7. Stop interfering in Egyptian affairs
8. Cease broadcasting the Al Jazeera news channel
9. Apologize to all Gulf governments for ‘abuses’ by Al Jazeera
10. Pledge not to carry out any actions that contradict the policies of the GCC and adhere to its charter.
If the list of demands as published are real, it’s hard to see how the Qatari’s can back down. For starters, Qatar and Iran share the world’s largest natural gas field. It is doubtful that Qatar will break diplomatic relations with their partner.
It looks like the Chinese and Russians are urging Qatar to make some concessions – no doubt they are prepared to do so, but in effect, that list requires unconditional surrender. That will be a bridge too far for Qatar. The pace at which this situation is unraveling is astounding: Turkey is fast-tracking a bill approving troop deployment in Qatar.
Will this situation go hot? If the Qataris don’t back down, then at best, this will lead to a massive disruption of LNG shipments. At worst, it could mean a regional war, aimed at regime change in Qatar.
If it were to go hot, the Qataris have no real military options. Their military is very small, and their outdated French Mirage fighters and older generation tanks are no match for what the Saudis have. Most of the Qatari soldiers are Pakistani mercenaries, who aren’t stupid. They do have very good air defense systems, which means the Saudi’s would most likely shoot from a distance, causing lots of collateral damage.
The biggest question is what will the friends of the Qataris do. The Chinese, Russians and Europeans will be urging compromise, but the Iranians (and the Turks) may be angry enough to try to confront Saudi Arabia.

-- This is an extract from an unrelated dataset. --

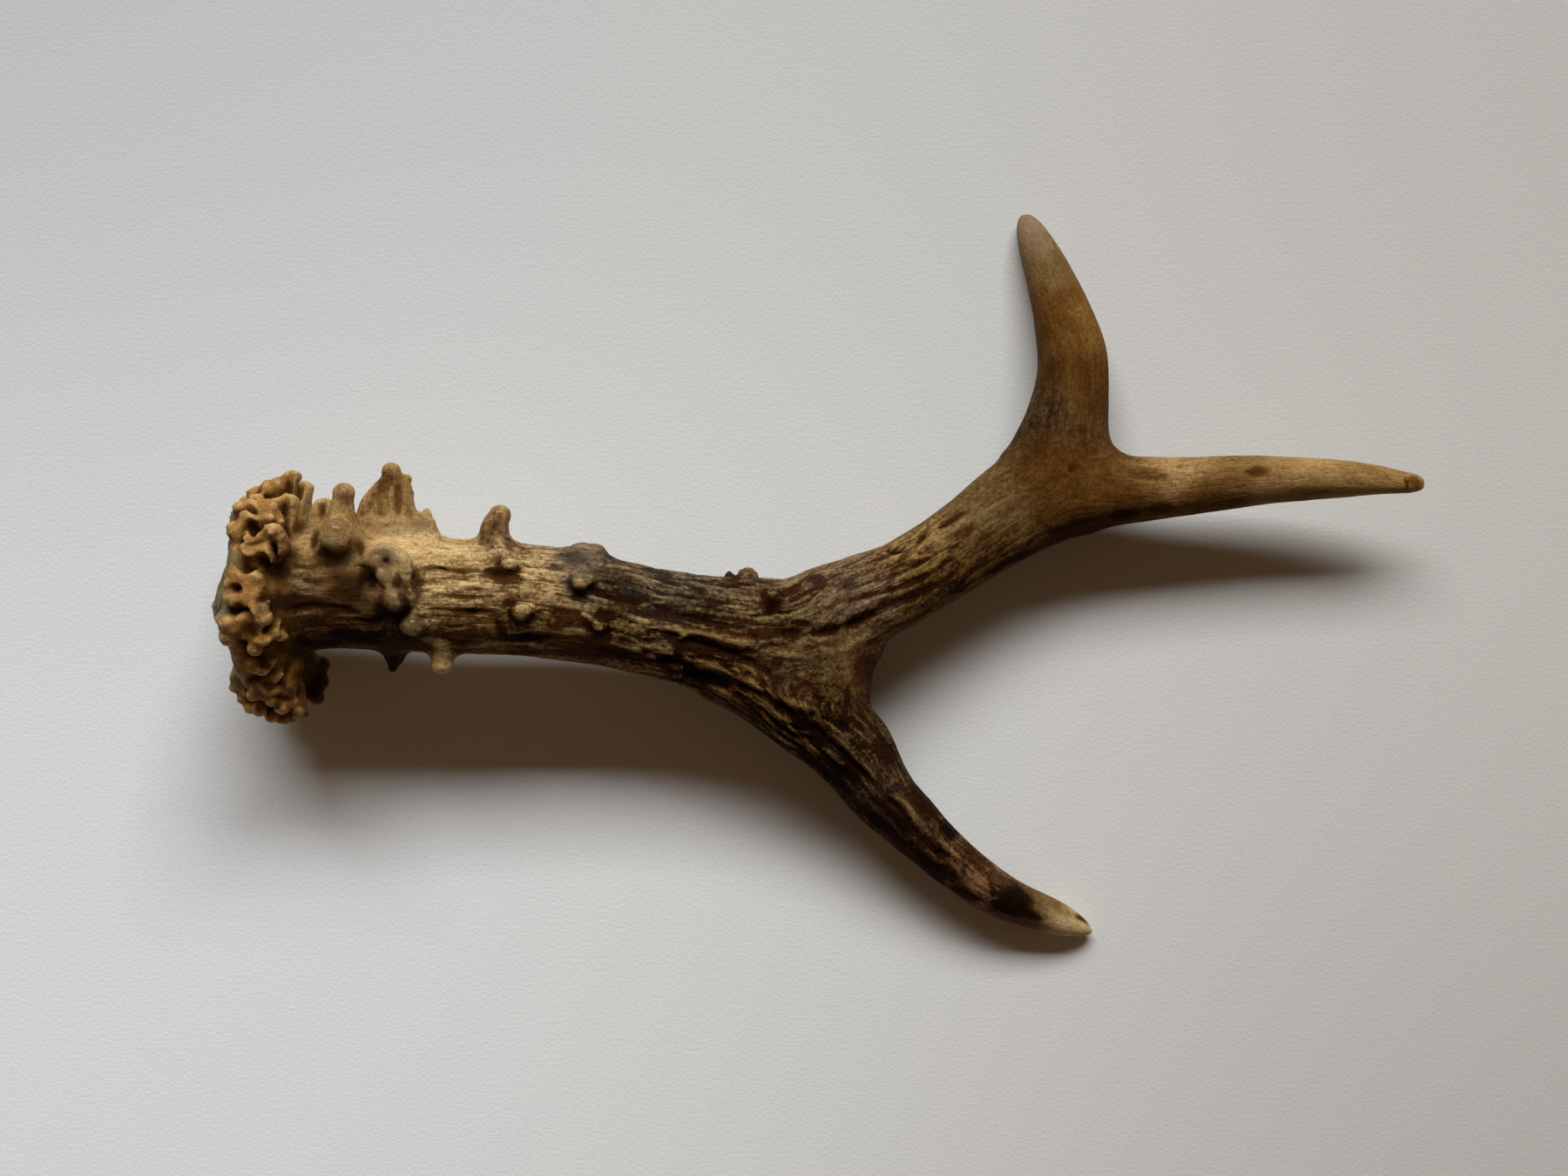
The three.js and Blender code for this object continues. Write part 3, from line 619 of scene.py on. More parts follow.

And the Saudis are probably thinking that they need to take action before foreign troops can make landfall in Qatar. It is difficult to see how the Saudis back down, since they’ve just put everything on the line. And if Trump keeps tweeting support for the Saudis, that will keep emotions high.
This doesn’t look like it will end well.
Perhaps the Saudis are trying to goad Iran into closing the Straits of Hormuz. They (along with the Israelis and the Trump administration) have been spoiling for a fight with Iran, or to be more precise, spoiling for an excuse to drag Iran into a confrontation with the US.
The Saudis may be calculating that with Trump in charge, they finally have a chance to persuade the US to engage, assuming they can engineer the closing of the Straits as an excuse.
This shows how easily our regional clients can influence US policy when the leader of the free world has so few fixed positions.